### Objective:
Exactly reproduce the lines that follow.

%%

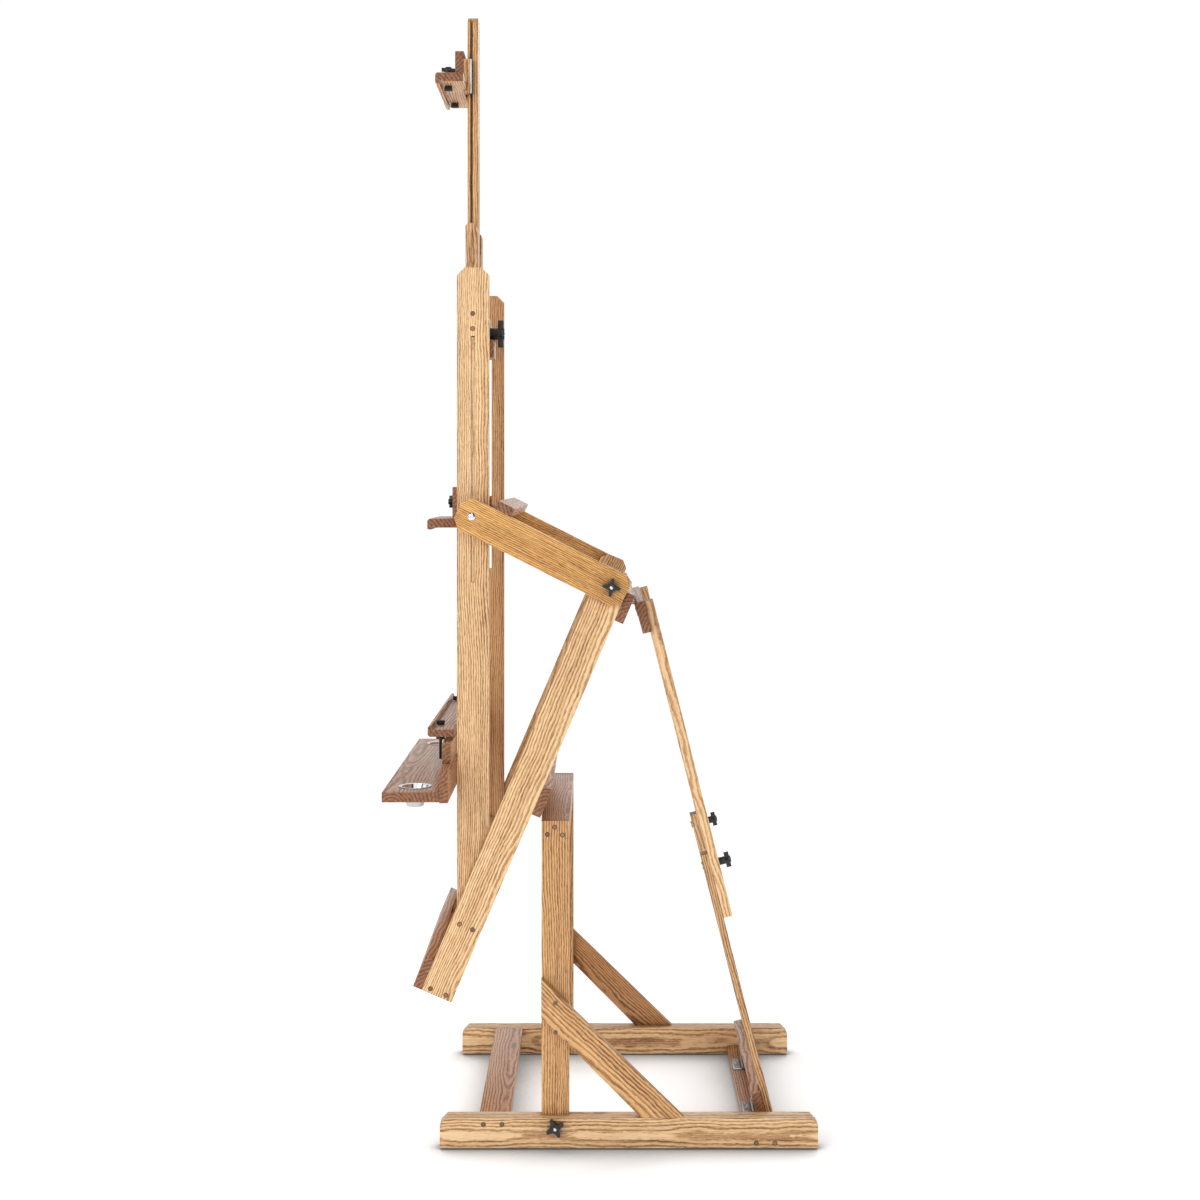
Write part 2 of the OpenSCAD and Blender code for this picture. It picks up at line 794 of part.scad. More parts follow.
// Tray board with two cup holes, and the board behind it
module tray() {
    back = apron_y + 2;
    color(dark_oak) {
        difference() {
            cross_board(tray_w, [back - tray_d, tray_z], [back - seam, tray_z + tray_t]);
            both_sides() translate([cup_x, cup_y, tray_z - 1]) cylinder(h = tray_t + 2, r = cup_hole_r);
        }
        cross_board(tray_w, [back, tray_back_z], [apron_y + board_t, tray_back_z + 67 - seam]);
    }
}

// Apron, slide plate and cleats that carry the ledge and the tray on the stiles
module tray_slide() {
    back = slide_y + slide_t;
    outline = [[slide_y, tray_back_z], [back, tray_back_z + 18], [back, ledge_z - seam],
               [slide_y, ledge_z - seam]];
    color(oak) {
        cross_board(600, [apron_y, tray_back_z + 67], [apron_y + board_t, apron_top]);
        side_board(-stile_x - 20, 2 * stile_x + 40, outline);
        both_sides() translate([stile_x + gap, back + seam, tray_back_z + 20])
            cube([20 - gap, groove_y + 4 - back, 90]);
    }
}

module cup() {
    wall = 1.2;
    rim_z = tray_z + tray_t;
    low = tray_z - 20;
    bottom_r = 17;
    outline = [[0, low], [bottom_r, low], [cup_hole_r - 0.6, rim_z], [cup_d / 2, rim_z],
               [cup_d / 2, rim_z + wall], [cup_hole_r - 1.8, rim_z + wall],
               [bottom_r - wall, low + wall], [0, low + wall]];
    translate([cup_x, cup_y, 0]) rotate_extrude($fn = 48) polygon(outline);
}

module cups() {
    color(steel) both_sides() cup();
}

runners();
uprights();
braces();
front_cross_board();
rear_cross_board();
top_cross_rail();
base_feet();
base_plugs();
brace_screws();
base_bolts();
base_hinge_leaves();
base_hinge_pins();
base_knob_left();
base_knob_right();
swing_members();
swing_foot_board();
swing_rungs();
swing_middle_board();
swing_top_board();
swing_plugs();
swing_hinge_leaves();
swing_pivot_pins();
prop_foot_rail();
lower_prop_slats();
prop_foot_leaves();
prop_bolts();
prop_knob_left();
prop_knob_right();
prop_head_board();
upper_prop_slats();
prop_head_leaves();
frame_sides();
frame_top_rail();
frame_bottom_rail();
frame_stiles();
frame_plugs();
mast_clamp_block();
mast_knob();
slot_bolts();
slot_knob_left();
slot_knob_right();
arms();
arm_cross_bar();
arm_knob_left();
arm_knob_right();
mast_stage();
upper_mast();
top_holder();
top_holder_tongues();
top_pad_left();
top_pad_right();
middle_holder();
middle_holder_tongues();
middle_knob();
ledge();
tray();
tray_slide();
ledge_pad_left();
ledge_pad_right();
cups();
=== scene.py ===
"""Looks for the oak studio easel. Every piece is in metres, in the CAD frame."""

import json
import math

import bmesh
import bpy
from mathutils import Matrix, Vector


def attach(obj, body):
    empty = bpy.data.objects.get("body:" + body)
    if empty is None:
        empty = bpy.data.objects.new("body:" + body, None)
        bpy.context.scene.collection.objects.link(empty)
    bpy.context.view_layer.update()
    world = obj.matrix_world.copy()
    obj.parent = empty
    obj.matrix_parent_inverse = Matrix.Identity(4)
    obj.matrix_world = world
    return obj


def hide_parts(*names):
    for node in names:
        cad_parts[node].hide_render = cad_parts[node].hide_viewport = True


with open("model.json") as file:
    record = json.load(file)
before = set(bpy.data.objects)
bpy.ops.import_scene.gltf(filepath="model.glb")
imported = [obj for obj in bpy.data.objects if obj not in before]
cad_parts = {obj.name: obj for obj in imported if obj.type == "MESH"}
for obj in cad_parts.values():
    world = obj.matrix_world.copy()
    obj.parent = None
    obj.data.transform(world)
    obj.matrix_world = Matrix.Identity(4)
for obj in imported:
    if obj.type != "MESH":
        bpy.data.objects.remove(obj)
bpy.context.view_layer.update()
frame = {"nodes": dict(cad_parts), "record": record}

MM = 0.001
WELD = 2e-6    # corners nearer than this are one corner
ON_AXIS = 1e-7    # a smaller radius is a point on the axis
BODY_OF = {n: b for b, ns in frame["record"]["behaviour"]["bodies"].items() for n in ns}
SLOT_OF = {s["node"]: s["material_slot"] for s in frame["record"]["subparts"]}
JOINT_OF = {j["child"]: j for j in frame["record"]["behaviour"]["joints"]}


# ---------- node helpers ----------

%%

### Reply:
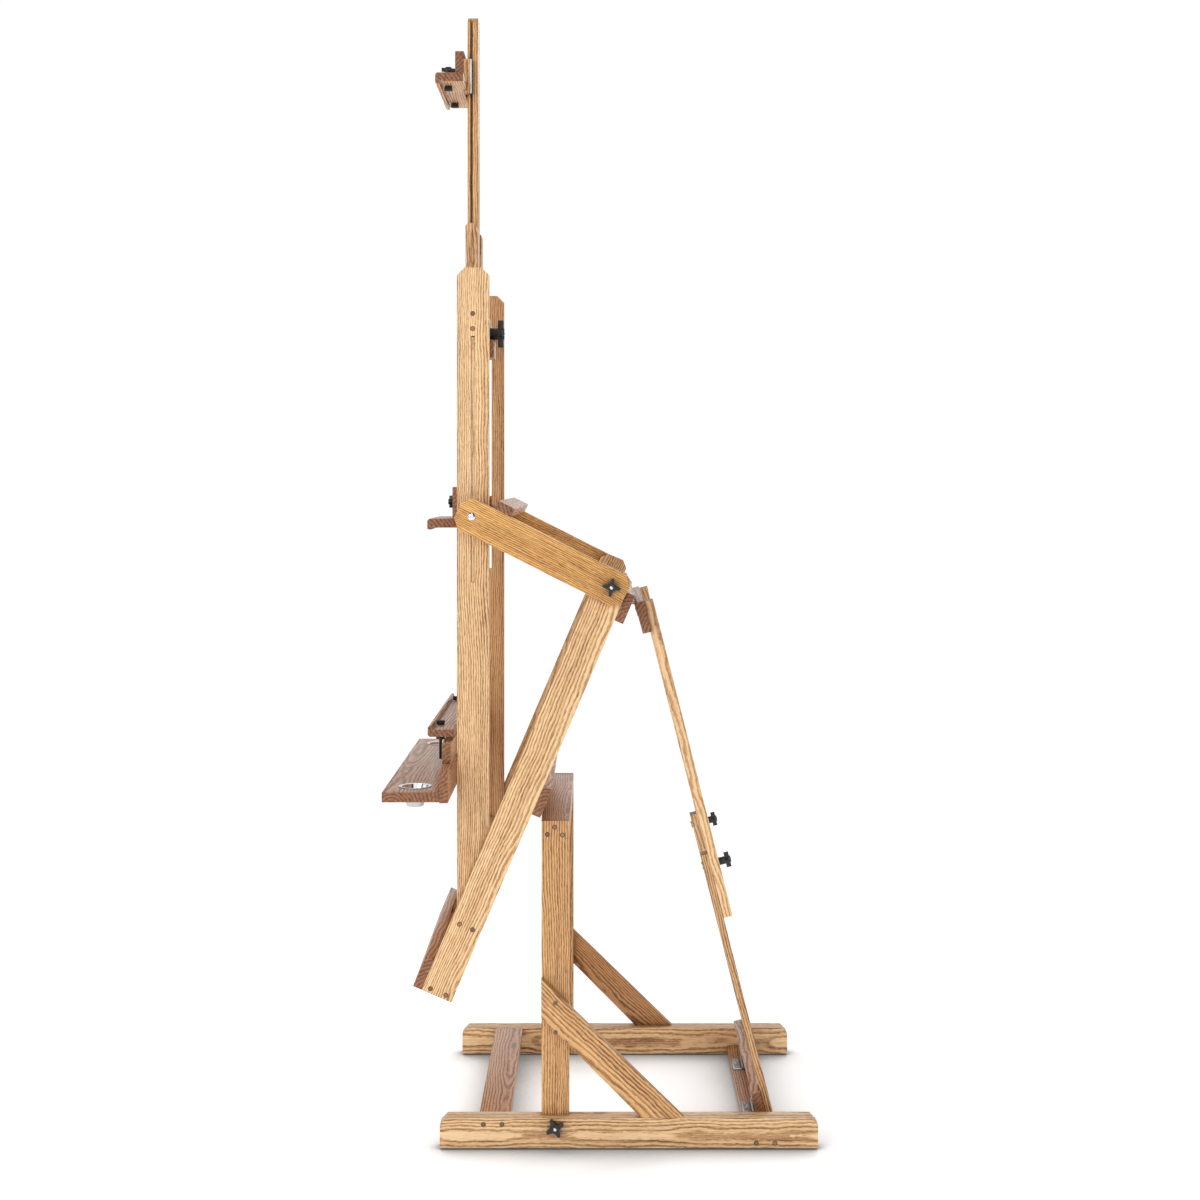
Write part 2 of the OpenSCAD and Blender code for this picture. It picks up at line 794 of part.scad. More parts follow.
// Tray board with two cup holes, and the board behind it
module tray() {
    back = apron_y + 2;
    color(dark_oak) {
        difference() {
            cross_board(tray_w, [back - tray_d, tray_z], [back - seam, tray_z + tray_t]);
            both_sides() translate([cup_x, cup_y, tray_z - 1]) cylinder(h = tray_t + 2, r = cup_hole_r);
        }
        cross_board(tray_w, [back, tray_back_z], [apron_y + board_t, tray_back_z + 67 - seam]);
    }
}

// Apron, slide plate and cleats that carry the ledge and the tray on the stiles
module tray_slide() {
    back = slide_y + slide_t;
    outline = [[slide_y, tray_back_z], [back, tray_back_z + 18], [back, ledge_z - seam],
               [slide_y, ledge_z - seam]];
    color(oak) {
        cross_board(600, [apron_y, tray_back_z + 67], [apron_y + board_t, apron_top]);
        side_board(-stile_x - 20, 2 * stile_x + 40, outline);
        both_sides() translate([stile_x + gap, back + seam, tray_back_z + 20])
            cube([20 - gap, groove_y + 4 - back, 90]);
    }
}

module cup() {
    wall = 1.2;
    rim_z = tray_z + tray_t;
    low = tray_z - 20;
    bottom_r = 17;
    outline = [[0, low], [bottom_r, low], [cup_hole_r - 0.6, rim_z], [cup_d / 2, rim_z],
               [cup_d / 2, rim_z + wall], [cup_hole_r - 1.8, rim_z + wall],
               [bottom_r - wall, low + wall], [0, low + wall]];
    translate([cup_x, cup_y, 0]) rotate_extrude($fn = 48) polygon(outline);
}

module cups() {
    color(steel) both_sides() cup();
}

runners();
uprights();
braces();
front_cross_board();
rear_cross_board();
top_cross_rail();
base_feet();
base_plugs();
brace_screws();
base_bolts();
base_hinge_leaves();
base_hinge_pins();
base_knob_left();
base_knob_right();
swing_members();
swing_foot_board();
swing_rungs();
swing_middle_board();
swing_top_board();
swing_plugs();
swing_hinge_leaves();
swing_pivot_pins();
prop_foot_rail();
lower_prop_slats();
prop_foot_leaves();
prop_bolts();
prop_knob_left();
prop_knob_right();
prop_head_board();
upper_prop_slats();
prop_head_leaves();
frame_sides();
frame_top_rail();
frame_bottom_rail();
frame_stiles();
frame_plugs();
mast_clamp_block();
mast_knob();
slot_bolts();
slot_knob_left();
slot_knob_right();
arms();
arm_cross_bar();
arm_knob_left();
arm_knob_right();
mast_stage();
upper_mast();
top_holder();
top_holder_tongues();
top_pad_left();
top_pad_right();
middle_holder();
middle_holder_tongues();
middle_knob();
ledge();
tray();
tray_slide();
ledge_pad_left();
ledge_pad_right();
cups();
=== scene.py ===
"""Looks for the oak studio easel. Every piece is in metres, in the CAD frame."""

import json
import math

import bmesh
import bpy
from mathutils import Matrix, Vector


def attach(obj, body):
    empty = bpy.data.objects.get("body:" + body)
    if empty is None:
        empty = bpy.data.objects.new("body:" + body, None)
        bpy.context.scene.collection.objects.link(empty)
    bpy.context.view_layer.update()
    world = obj.matrix_world.copy()
    obj.parent = empty
    obj.matrix_parent_inverse = Matrix.Identity(4)
    obj.matrix_world = world
    return obj


def hide_parts(*names):
    for node in names:
        cad_parts[node].hide_render = cad_parts[node].hide_viewport = True


with open("model.json") as file:
    record = json.load(file)
before = set(bpy.data.objects)
bpy.ops.import_scene.gltf(filepath="model.glb")
imported = [obj for obj in bpy.data.objects if obj not in before]
cad_parts = {obj.name: obj for obj in imported if obj.type == "MESH"}
for obj in cad_parts.values():
    world = obj.matrix_world.copy()
    obj.parent = None
    obj.data.transform(world)
    obj.matrix_world = Matrix.Identity(4)
for obj in imported:
    if obj.type != "MESH":
        bpy.data.objects.remove(obj)
bpy.context.view_layer.update()
frame = {"nodes": dict(cad_parts), "record": record}

MM = 0.001
WELD = 2e-6    # corners nearer than this are one corner
ON_AXIS = 1e-7    # a smaller radius is a point on the axis
BODY_OF = {n: b for b, ns in frame["record"]["behaviour"]["bodies"].items() for n in ns}
SLOT_OF = {s["node"]: s["material_slot"] for s in frame["record"]["subparts"]}
JOINT_OF = {j["child"]: j for j in frame["record"]["behaviour"]["joints"]}


# ---------- node helpers ----------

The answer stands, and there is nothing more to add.